▶ **PROVIDED MATERIAL**:

● ● ●

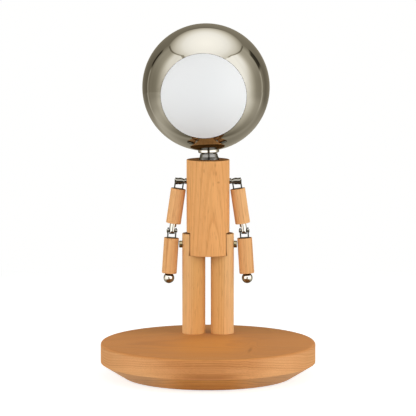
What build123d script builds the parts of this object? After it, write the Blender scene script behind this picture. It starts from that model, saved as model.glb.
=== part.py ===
from build123d import *
from math import cos, hypot, radians, sin, tan
import os

# Robot shaped desk lamp. Millimetres, +Z up, the face of the lamp looks along -Y.
# The origin is the centre of the round base, on the surface that the lamp stands on.
# "left" and "right" are as seen by someone who faces the lamp: left is -X.

# ---------------------------------------------------------------- driving dimensions

# turned wooden base
base_radius = 125.0
base_top = 40.0
base_side_bottom = 17.0
base_foot_radius = 99.0
base_edge_round = 3.0

# felt under the base, let into a shallow recess so that it stands only a little proud
felt_radius = 93.0
felt_thickness = 2.0
felt_proud = 0.8
recess_gap = 0.3

# wiring pocket under the legs, closed by a thin plate
pocket_half_width = 22.0
pocket_front = 46.0
pocket_back = 82.0
pocket_roof = 16.0
well_half_width = 12.0
well_front = 74.0
well_roof = 31.0
plate_thickness = 3.0
plate_margin = 7.0
plate_screw_inset = 4.2
plate_screw_radius = 1.5
plate_screw_length = 12.0
plate_screw_head = 2.8
plate_screw_head_height = 1.6
pilot_gap = 0.05
pilot_extra = 0.5

# cord inlet in the back of the base
inlet_height = 25.0
inlet_radius = 3.2
bush_radius = 5.5
bush_flange_radius = 8.0
bush_flange = 2.0
bush_length = 14.0
cord_hole_radius = 4.2

# the figure stands behind the middle of the base
figure_y = 62.0

# legs
leg_radius = 13.7
leg_x = 16.9
leg_top = 159.4
tenon_radius = 10.0
tenon_length = 18.0
wire_radius = 2.5
wire_y = figure_y + 6.5

# torso
torso_radius = 25.4
torso_bottom = 134.0
torso_top = 247.0
neck_bore_depth = 70.0
wire_hole_end = 66.0
wire_hole_start = 3.0
flat_x = 21.2
flat_top = 161.0
lap_gap = 0.05
lap_seat_half = 9.5
lap_groove = 0.6
lap_relief = 0.8
lap_relief_height = 6.0
wood_round = 0.8

# hip bolt and its round nuts
hip_height = 146.2
hip_bolt_radius = 2.0
hip_nut_radius = 4.1
hip_nut_end = 34.3
hip_nut_round = 0.7
hip_bolt_sunk = 1.0

# arms: hinge lines, lengths along each limb and the slant of each limb
limb_radius = 8.8
limb_round = 0.5
shoulder_x = 33.65
shoulder_z = 221.3
elbow_z = 162.0
elbow_x = 42.7
upper_start = 9.1
upper_length = 41.6
upper_slant = 8.4
fore_start = 8.3
fore_length = 42.2
fore_slant = 3.8
hand_radius = 6.4
hand_distance = 56.2
hand_stud_radius = 2.0
hand_stud_depth = 10.0

# bent strip brackets
strip_thickness = 1.6
strip_sunk = 1.0
bend_radius = 2.2
shoulder_span = 9.5
shoulder_ear_radius = 3.5
elbow_span = 9.2
elbow_ear_radius = 3.8
bracket_screw_radius = 1.4
bracket_screw_head = 2.4
bracket_screw_sink = 1.0
bracket_screw_length = 13.0
seat_gap = 0.1

# pins, studs and running clearance
running_clearance = 0.06
shoulder_pin_radius = 2.0
shoulder_pin_head = 2.7
shoulder_collar_radius = 3.4
shoulder_collar_end = 27.2
washer_gap = 0.3
shoulder_shank_radius = 2.5
shoulder_shank_depth = 14.0
shoulder_head_proud = 0.25
sleeve_radius = 4.0
sleeve_neck_radius = 3.4
sleeve_step = 31.2
sleeve_groove_start = 34.9
sleeve_groove_end = 35.5
sleeve_groove_radius = 3.5
elbow_pin_radius = 1.6
elbow_pin_head = 2.5
rivet_height = 0.7
rivet_slope = 0.9
tongue_radius = 3.9
tongue_half_thickness = 3.25
tongue_flat_height = 4.8
tongue_end_radius = 3.7
stud_radius = 2.5
stud_depth = 14.0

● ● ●

Reply with nothing but the number of lines in the data above that contain "behind".

▶ **THE RESULT**: 2